Challenge:
Extract the complete listing and repeat it word for word.

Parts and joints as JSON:
..........
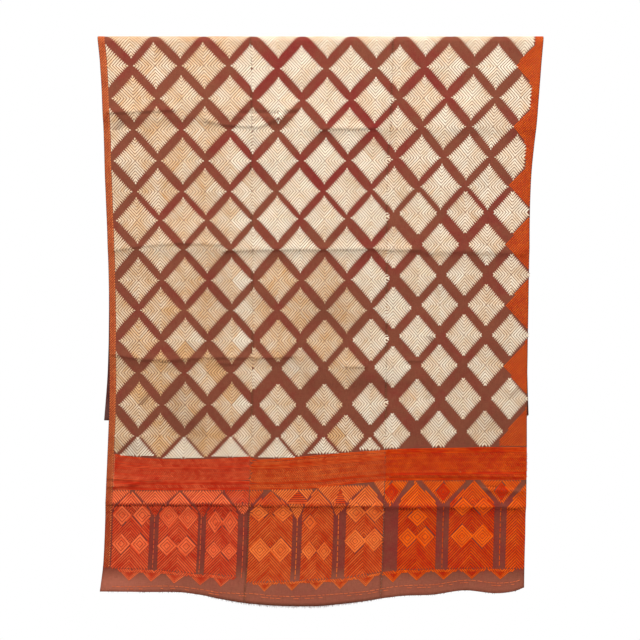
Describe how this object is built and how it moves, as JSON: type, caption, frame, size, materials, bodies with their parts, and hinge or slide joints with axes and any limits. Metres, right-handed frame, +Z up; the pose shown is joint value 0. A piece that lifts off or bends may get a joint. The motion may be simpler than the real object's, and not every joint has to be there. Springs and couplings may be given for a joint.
{
  "type": "hanging phulkari cloth",
  "caption": "Darned silk and cotton wrap cloth hung over a rail, its long embroidered part in front and its short part behind.",
  "frame": {"origin": "under the crest of the fold, at the middle of the rail line where the rail bears", "axes": "+Z up along the drop, +X to the right of a viewer facing the front, -Y out of the embroidered front"},
  "size_m": [1.207, 0.0614, 1.542],
  "materials": {
    "ground_cloth": "coarse plain-woven cotton, dull madder red-brown",
    "ivory_floss": "untwisted ivory silk floss in raised darning stitches, soft sheen, tanned in places",
    "orange_floss": "untwisted orange silk floss in raised darning stitches, soft sheen",
    "seam_thread": "dark cotton sewing thread, matt"
  },
  "bodies": {
    "root": {"panel_left": "ground_cloth", "panel_middle": "ground_cloth", "panel_right": "ground_cloth"}
  },
  "joints": []
}
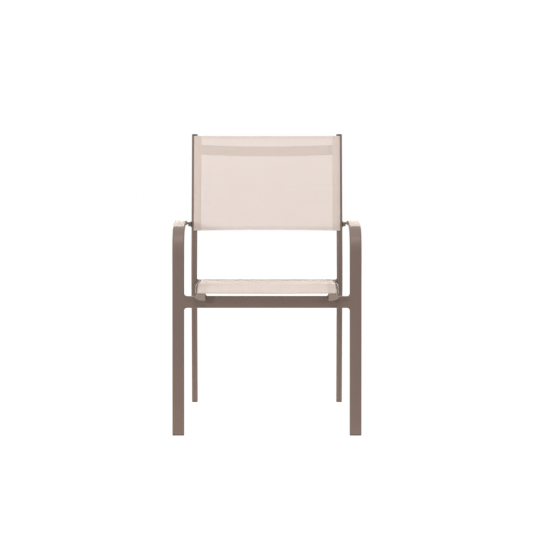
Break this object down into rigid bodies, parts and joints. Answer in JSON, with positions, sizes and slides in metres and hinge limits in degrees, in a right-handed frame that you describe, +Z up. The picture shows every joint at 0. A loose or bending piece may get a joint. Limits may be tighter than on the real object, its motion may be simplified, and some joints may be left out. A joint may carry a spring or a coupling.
{
  "type": "sling patio chair",
  "caption": "Stacking patio armchair with a bent tube frame, a woven seat sling and a woven back sling held in grooved rails.",
  "frame": {"origin": "on the floor, under the middle of the chair's footprint", "axes": "+Z up, -Y the way the chair faces, +X to the right as seen from the front"},
  "size_m": [0.583, 0.5852, 0.8744],
  "materials": {
    "frame_paint": "satin taupe powder coat",
    "sling_fabric": "cream open-weave coated mesh",
    "spline_rod": "smooth extruded",
    "cap_plastic": "matt moulded taupe",
    "glide_plastic": "matt moulded dark brown",
    "joint_plastic": "matt moulded brown",
    "fastener_steel": "zinc plated"
  },
  "bodies": {
    "root": {"right_arm_tube": "frame_paint", "left_arm_tube": "frame_paint", "front_crossbar": "frame_paint", "right_rear_upright": "frame_paint", "left_rear_upright": "frame_paint", "right_groove_strip": "frame_paint", "left_groove_strip": "frame_paint", "rear_seat_tube": "frame_paint", "back_top_tube": "frame_paint", "right_seat_rail": "frame_paint", "left_seat_rail": "frame_paint", "seat_sling": "sling_fabric", "back_sling": "sling_fabric", "right_seat_sling_rod": "spline_rod", "left_seat_sling_rod": "spline_rod", "right_back_sling_rod": "spline_rod", "left_back_sling_rod": "spline_rod", "right_arm_end_cap": "cap_plastic", "left_arm_end_cap": "cap_plastic", "right_seat_rail_cap": "cap_plastic", "left_seat_rail_cap": "cap_plastic", "right_arm_joint_spacer": "cap_plastic", "left_arm_joint_spacer": "cap_plastic", "right_front_glide": "glide_plastic", "left_front_glide": "glide_plastic", "right_rear_glide": "glide_plastic", "left_rear_glide": "glide_plastic", "right_upright_top_cap": "glide_plastic", "left_upright_top_cap": "glide_plastic", "right_arm_joint_seat": "joint_plastic", "left_arm_joint_seat": "joint_plastic", "right_arm_joint_bush": "joint_plastic", "left_arm_joint_bush": "joint_plastic", "right_arm_bolt": "fastener_steel", "left_arm_bolt": "fastener_steel", "right_arm_lock_nut": "fastener_steel", "left_arm_lock_nut": "fastener_steel"}
  },
  "joints": []
}
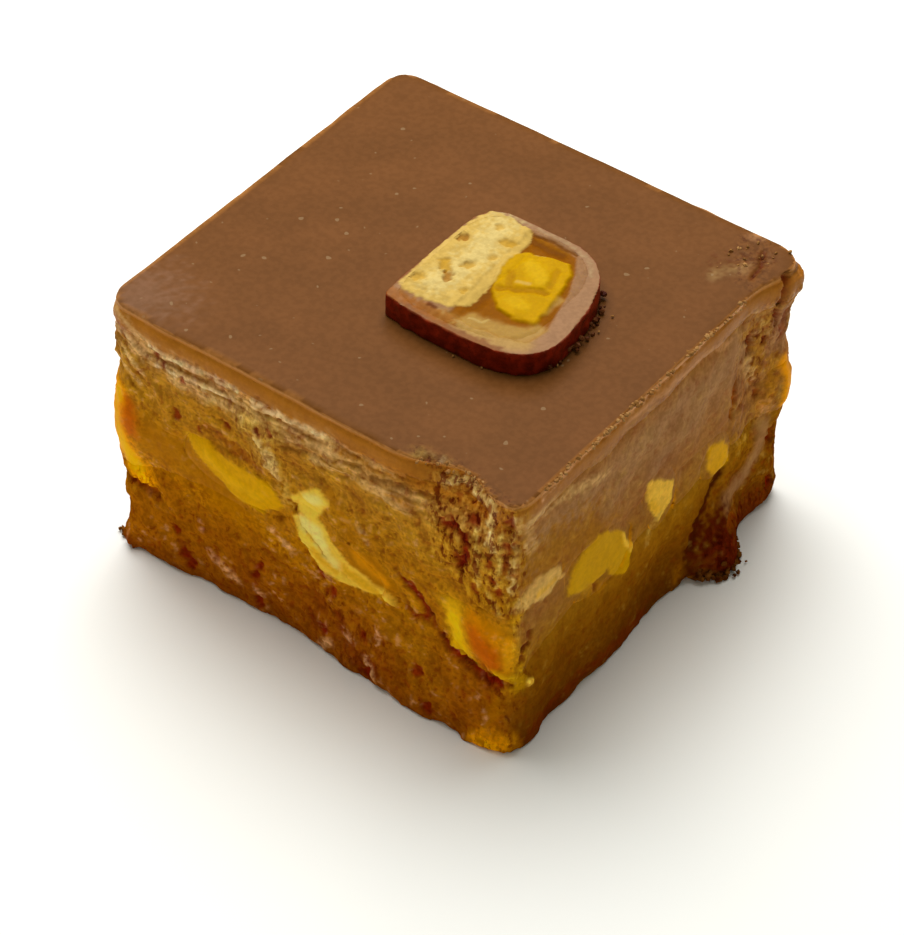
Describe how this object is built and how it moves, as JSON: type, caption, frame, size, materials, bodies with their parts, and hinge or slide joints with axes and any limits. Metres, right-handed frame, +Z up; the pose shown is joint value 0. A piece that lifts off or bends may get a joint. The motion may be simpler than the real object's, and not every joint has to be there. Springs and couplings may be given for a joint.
{
  "type": "fudge cube",
  "caption": "Cut square of layered chocolate fudge with a caramel and biscuit layer, smooth icing and a slice of coated biscuit bar on top.",
  "frame": {"origin": "middle of the square's flat foot, on the surface that it lies on", "axes": "+Z up through the layers, -Y out of the rough cut side at the picture's left, +X out of the smoother cut side at the picture's right"},
  "size_m": [0.0548, 0.0499, 0.0362],
  "materials": {
    "base_fudge": "dark crumbly fudge, cut by a knife, slightly oily",
    "upper_fudge": "smoother light brown fudge with knife smears",
    "icing": "smooth set milk chocolate, satin",
    "caramel": "sticky amber caramel, glossy",
    "side_caramel": "gold caramel lumps cut flush with the side",
    "side_biscuit": "pale biscuit pieces cut flush with the side",
    "bar_coat": "dark chocolate coat with a paler cut rim",
    "bar_biscuit": "pale baked biscuit with open pores",
    "bar_caramel": "amber caramel with golden lumps, glossy"
  },
  "bodies": {
    "root": {"base_fudge": "base_fudge", "upper_fudge": "upper_fudge", "caramel_layer": "caramel", "chocolate_icing": "icing", "slice_coat": "bar_coat", "slice_biscuit": "bar_biscuit", "slice_caramel": "bar_caramel", "caramel_piece_01": "side_caramel", "biscuit_piece_02": "side_biscuit", "biscuit_piece_03": "side_biscuit", "biscuit_piece_04": "side_biscuit", "caramel_piece_05": "side_caramel", "biscuit_piece_06": "side_biscuit", "caramel_piece_07": "side_caramel", "biscuit_piece_08": "side_biscuit", "caramel_piece_09": "side_caramel", "biscuit_piece_10": "side_biscuit", "caramel_piece_11": "side_caramel", "biscuit_piece_12": "side_biscuit"}
  },
  "joints": []
}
..........
Full output:
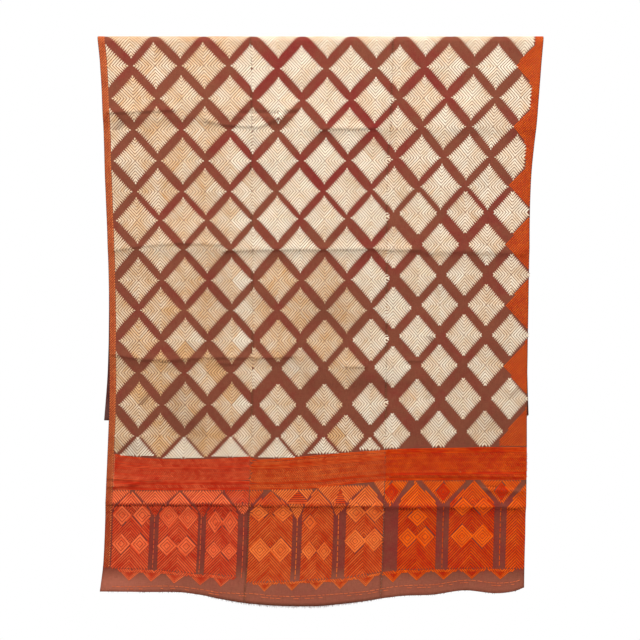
Describe how this object is built and how it moves, as JSON: type, caption, frame, size, materials, bodies with their parts, and hinge or slide joints with axes and any limits. Metres, right-handed frame, +Z up; the pose shown is joint value 0. A piece that lifts off or bends may get a joint. The motion may be simpler than the real object's, and not every joint has to be there. Springs and couplings may be given for a joint.
{
  "type": "hanging phulkari cloth",
  "caption": "Darned silk and cotton wrap cloth hung over a rail, its long embroidered part in front and its short part behind.",
  "frame": {"origin": "under the crest of the fold, at the middle of the rail line where the rail bears", "axes": "+Z up along the drop, +X to the right of a viewer facing the front, -Y out of the embroidered front"},
  "size_m": [1.207, 0.0614, 1.542],
  "materials": {
    "ground_cloth": "coarse plain-woven cotton, dull madder red-brown",
    "ivory_floss": "untwisted ivory silk floss in raised darning stitches, soft sheen, tanned in places",
    "orange_floss": "untwisted orange silk floss in raised darning stitches, soft sheen",
    "seam_thread": "dark cotton sewing thread, matt"
  },
  "bodies": {
    "root": {"panel_left": "ground_cloth", "panel_middle": "ground_cloth", "panel_right": "ground_cloth"}
  },
  "joints": []
}
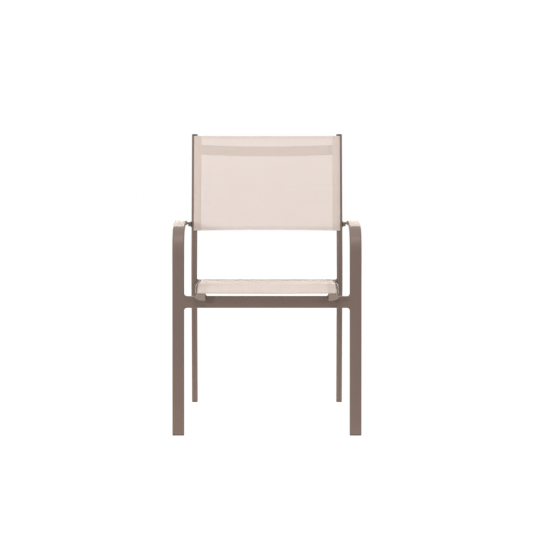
Break this object down into rigid bodies, parts and joints. Answer in JSON, with positions, sizes and slides in metres and hinge limits in degrees, in a right-handed frame that you describe, +Z up. The picture shows every joint at 0. A loose or bending piece may get a joint. Limits may be tighter than on the real object, its motion may be simplified, and some joints may be left out. A joint may carry a spring or a coupling.
{
  "type": "sling patio chair",
  "caption": "Stacking patio armchair with a bent tube frame, a woven seat sling and a woven back sling held in grooved rails.",
  "frame": {"origin": "on the floor, under the middle of the chair's footprint", "axes": "+Z up, -Y the way the chair faces, +X to the right as seen from the front"},
  "size_m": [0.583, 0.5852, 0.8744],
  "materials": {
    "frame_paint": "satin taupe powder coat",
    "sling_fabric": "cream open-weave coated mesh",
    "spline_rod": "smooth extruded",
    "cap_plastic": "matt moulded taupe",
    "glide_plastic": "matt moulded dark brown",
    "joint_plastic": "matt moulded brown",
    "fastener_steel": "zinc plated"
  },
  "bodies": {
    "root": {"right_arm_tube": "frame_paint", "left_arm_tube": "frame_paint", "front_crossbar": "frame_paint", "right_rear_upright": "frame_paint", "left_rear_upright": "frame_paint", "right_groove_strip": "frame_paint", "left_groove_strip": "frame_paint", "rear_seat_tube": "frame_paint", "back_top_tube": "frame_paint", "right_seat_rail": "frame_paint", "left_seat_rail": "frame_paint", "seat_sling": "sling_fabric", "back_sling": "sling_fabric", "right_seat_sling_rod": "spline_rod", "left_seat_sling_rod": "spline_rod", "right_back_sling_rod": "spline_rod", "left_back_sling_rod": "spline_rod", "right_arm_end_cap": "cap_plastic", "left_arm_end_cap": "cap_plastic", "right_seat_rail_cap": "cap_plastic", "left_seat_rail_cap": "cap_plastic", "right_arm_joint_spacer": "cap_plastic", "left_arm_joint_spacer": "cap_plastic", "right_front_glide": "glide_plastic", "left_front_glide": "glide_plastic", "right_rear_glide": "glide_plastic", "left_rear_glide": "glide_plastic", "right_upright_top_cap": "glide_plastic", "left_upright_top_cap": "glide_plastic", "right_arm_joint_seat": "joint_plastic", "left_arm_joint_seat": "joint_plastic", "right_arm_joint_bush": "joint_plastic", "left_arm_joint_bush": "joint_plastic", "right_arm_bolt": "fastener_steel", "left_arm_bolt": "fastener_steel", "right_arm_lock_nut": "fastener_steel", "left_arm_lock_nut": "fastener_steel"}
  },
  "joints": []
}
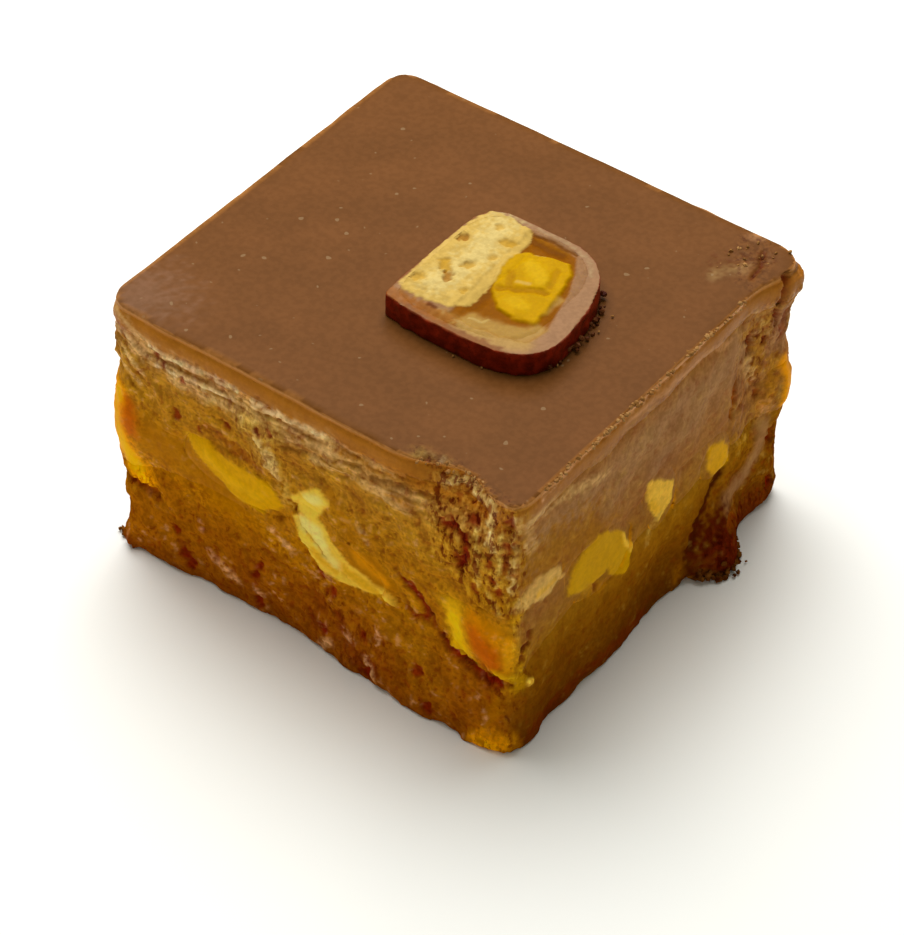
Describe how this object is built and how it moves, as JSON: type, caption, frame, size, materials, bodies with their parts, and hinge or slide joints with axes and any limits. Metres, right-handed frame, +Z up; the pose shown is joint value 0. A piece that lifts off or bends may get a joint. The motion may be simpler than the real object's, and not every joint has to be there. Springs and couplings may be given for a joint.
{
  "type": "fudge cube",
  "caption": "Cut square of layered chocolate fudge with a caramel and biscuit layer, smooth icing and a slice of coated biscuit bar on top.",
  "frame": {"origin": "middle of the square's flat foot, on the surface that it lies on", "axes": "+Z up through the layers, -Y out of the rough cut side at the picture's left, +X out of the smoother cut side at the picture's right"},
  "size_m": [0.0548, 0.0499, 0.0362],
  "materials": {
    "base_fudge": "dark crumbly fudge, cut by a knife, slightly oily",
    "upper_fudge": "smoother light brown fudge with knife smears",
    "icing": "smooth set milk chocolate, satin",
    "caramel": "sticky amber caramel, glossy",
    "side_caramel": "gold caramel lumps cut flush with the side",
    "side_biscuit": "pale biscuit pieces cut flush with the side",
    "bar_coat": "dark chocolate coat with a paler cut rim",
    "bar_biscuit": "pale baked biscuit with open pores",
    "bar_caramel": "amber caramel with golden lumps, glossy"
  },
  "bodies": {
    "root": {"base_fudge": "base_fudge", "upper_fudge": "upper_fudge", "caramel_layer": "caramel", "chocolate_icing": "icing", "slice_coat": "bar_coat", "slice_biscuit": "bar_biscuit", "slice_caramel": "bar_caramel", "caramel_piece_01": "side_caramel", "biscuit_piece_02": "side_biscuit", "biscuit_piece_03": "side_biscuit", "biscuit_piece_04": "side_biscuit", "caramel_piece_05": "side_caramel", "biscuit_piece_06": "side_biscuit", "caramel_piece_07": "side_caramel", "biscuit_piece_08": "side_biscuit", "caramel_piece_09": "side_caramel", "biscuit_piece_10": "side_biscuit", "caramel_piece_11": "side_caramel", "biscuit_piece_12": "side_biscuit"}
  },
  "joints": []
}